I heard a gong-like bang that shook the floor. Abandoning my homework, I hopped off my chair and sped around the hallway into the kitchen. My uncle, glimmering in sweat, waved at me and said in Cantonese: mo see mo see (冇事,冇事) — It’s nothing! It’s nothing!

Apparently the cover of the wok had tipped over the counter and was doing a windmill on the kitchen floor. As if entranced by the spinning, everyone in the kitchen watched until it performed its final spin and flopped on the floor from exhaustion. My uncle picked it up and motioned that the show was over.

My aunt returned to scooping white rice into take-out boxes. My other uncle continued to hose down pots and kitchenware, splattering water onto the floor. I skipped back to the front of the restaurant and climbed onto the seat. Next to me was a stack of menus waiting for me to fold after I finished my homework.

In 1988, my parents joined the class of Chinese immigrants who opened a family restaurant in this land of opportunity. Despite not having extensive education, many first-generation immigrants, like my parents, were able to open a restaurant as a way to provide gainful employment for themselves and make a living for their families.

A few months before, my father asked me and my brother if we could think of a good name for a Chinese restaurant. We said — how about Today’s? My father took out a napkin and asked us to spell it for him.

Later that evening, my brother and I sprawled out on the linoleum floor of our tenement with a set of markers and wrote on a large piece of paper: Today’s Chinese Restaurant.

Our customized sign would become a banner used on our grand opening day.

Located on 218 5th avenue in Brooklyn, in an area that is now populated by young and hip professionals in Park Slope, the restaurant became an extended family space from our tight quarters of Manhattan’s Lower East Side.

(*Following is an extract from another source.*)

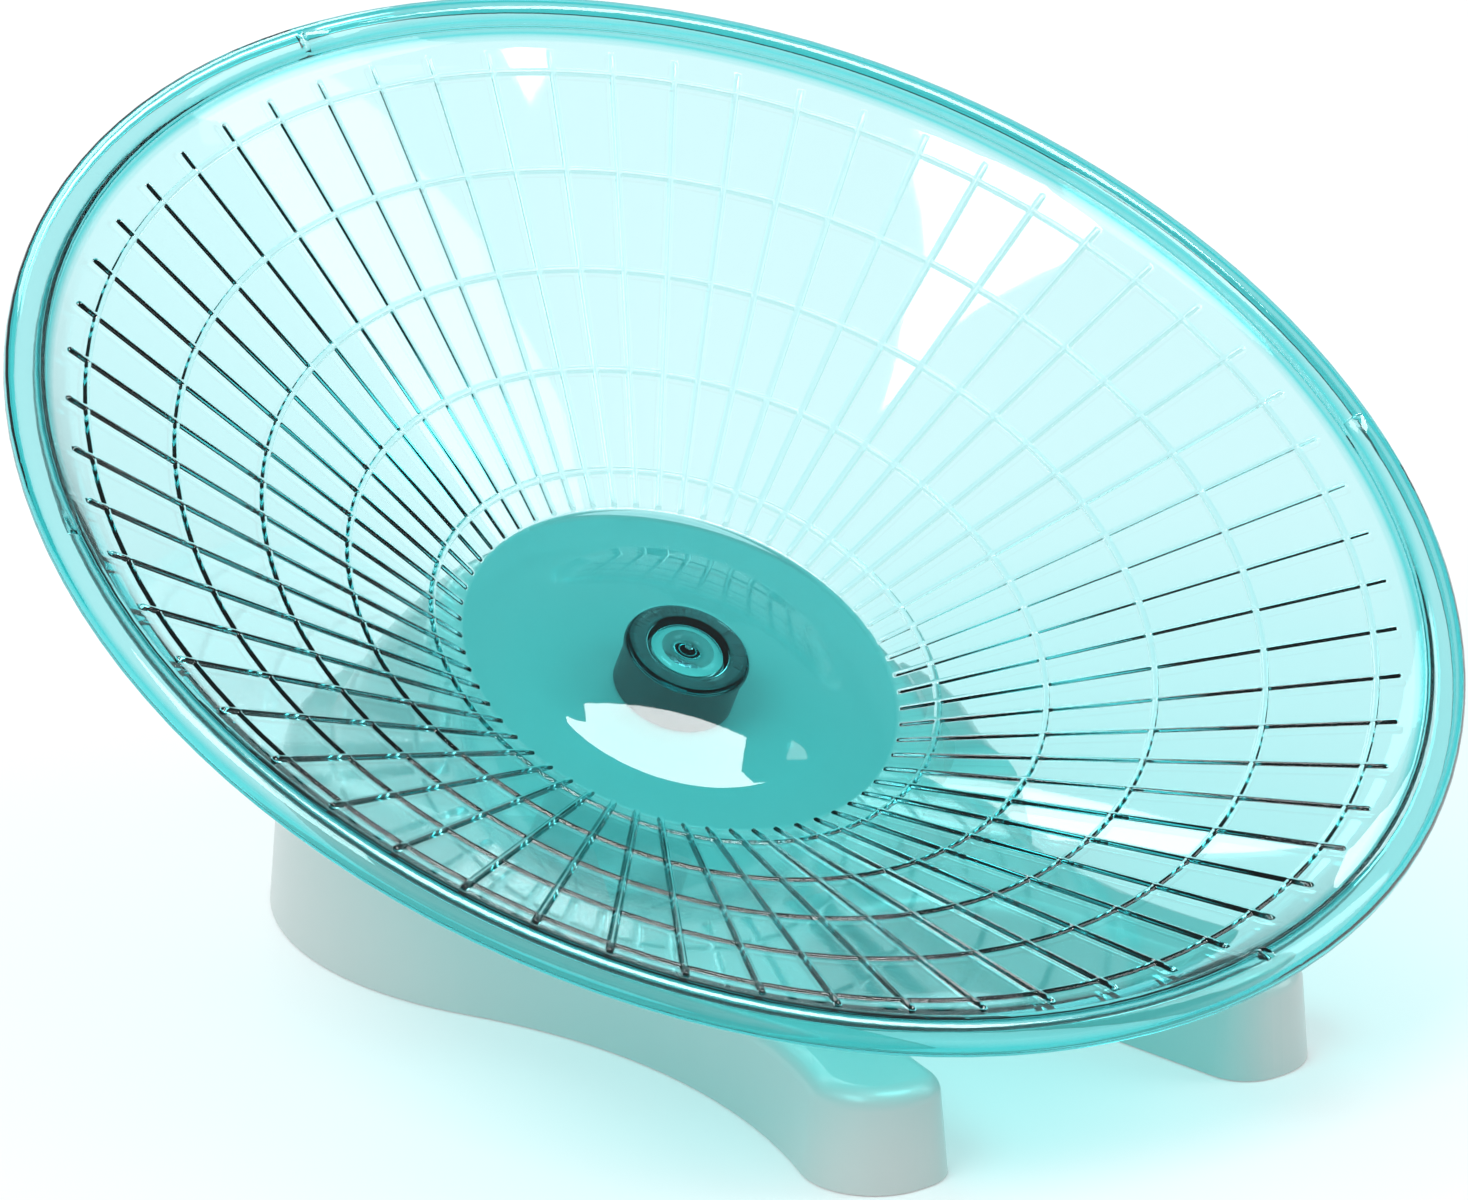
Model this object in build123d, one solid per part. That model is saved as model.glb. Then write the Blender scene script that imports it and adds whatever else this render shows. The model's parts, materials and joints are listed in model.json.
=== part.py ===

I was always excited to go to the restaurant after school and on the weekends. Breaking away from the humdrum of home, the restaurant was the site of where I evaded doing homework, where I watched cartoons on a handheld television, and where I fell in love —with my first sip of Mountain Dew.

Sitting alongside my mom, aunties, and cousins, I helped package fried noodle chips, unstring buckets of snow peas, and folded stacks of menus and flyers. I casually weaved in and out of the kitchen to help myself to a soda or to the hot and sour soup that simmered on the stove in an industrialized pot. With abundant food and activity all around, I was free of worldly concerns.

One day, while laggardly lounging at the tables in the front of the restaurant, I watched my uncle deal with a particularly irate customer complaining about his order.

As if becoming the boiling frog that did not suspect danger, I let the steam of my hot and sour soup gingerly melt my face while the temperature rose around me. As the voices became more belligerent, my dad motioned my uncle to take me to the back in the kitchen. I frantically scooped up my soup bowl.

For the first time, it occurred to me that this place of refuge was also a place that brought immense anxiety for the adults.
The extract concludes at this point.